Space Needle History: Thursday at the Needle
Knute Berger, Writer-in-Residence
The 1980s were a more innocent time. People believed what they saw on TV and comedians thought the idea of towers falling down could be funny. The two things collided on April 1, 1989 when John Keister, host of the KING local comedy show "Almost Live," aired a fake news report that the Space Needle had fallen over. Despite the fact that "April 1" appeared on the screen, Seattle went nuts.

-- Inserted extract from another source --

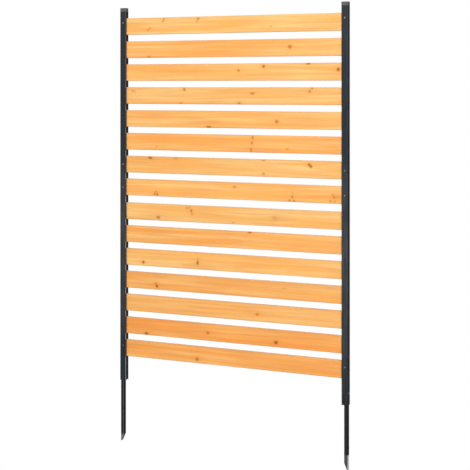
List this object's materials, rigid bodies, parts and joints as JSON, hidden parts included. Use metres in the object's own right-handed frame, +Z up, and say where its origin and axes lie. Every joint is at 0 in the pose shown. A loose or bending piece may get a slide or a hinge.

I had lunch at the Needle today with Keister, who recounted the panic he set off, not unlike the "Martian invasion" dramatized on radio in the 1930s by Orson Welles. Keister said he had done April Fool's news stories for the University of Washington Daily when he was in college, and he got the idea for the "Almost Live" segment from an expression he heard used commonly in the broadcast media when a reporter was headed out for some time off: "Unless the Space Needle falls down, don't call me."
This day, the comedy show had a prime time slot, and Keister's brief reported included a picture of the Needle lying in ruins on the ground. The phones began ringing off the hook: 700 calls came in to the Space Needle from worried folks who had friends and family visiting or working on the Needle. The police said the the city's 911 system was overwhelmed. Keister had to go back on the air and reassure everyone the Needle was still standing, but not everyone got the word. "A team of doctors from Eastern Washington came over to help give humanitarian aid," he says.
Higher ups at KING were furious, as was the news department, and "The Space Needle was beyond pissed," he recounts. Apologies were issued, and Keister kept his job, and he gained a new respect for the power of TV: it never occurred to him that people would believe it for more than a few seconds. He says that in those pre-Photoshop days, people believed what they saw. It also was a lesson in what a beloved icon the Needle had become: newspapers around the world carried the story of the joke gone wrong.
The Space Needle forgave him. In fact, he was invited to host the Needle's "Times Square of the West" event on New Year's eve later that year to ring in the 1990s. Keister says knowing what he knows now, he would never have done it. But also thinking back, he says "There was a moment in my life when I was strong enough to push the Needle over, and I'm very proud of that."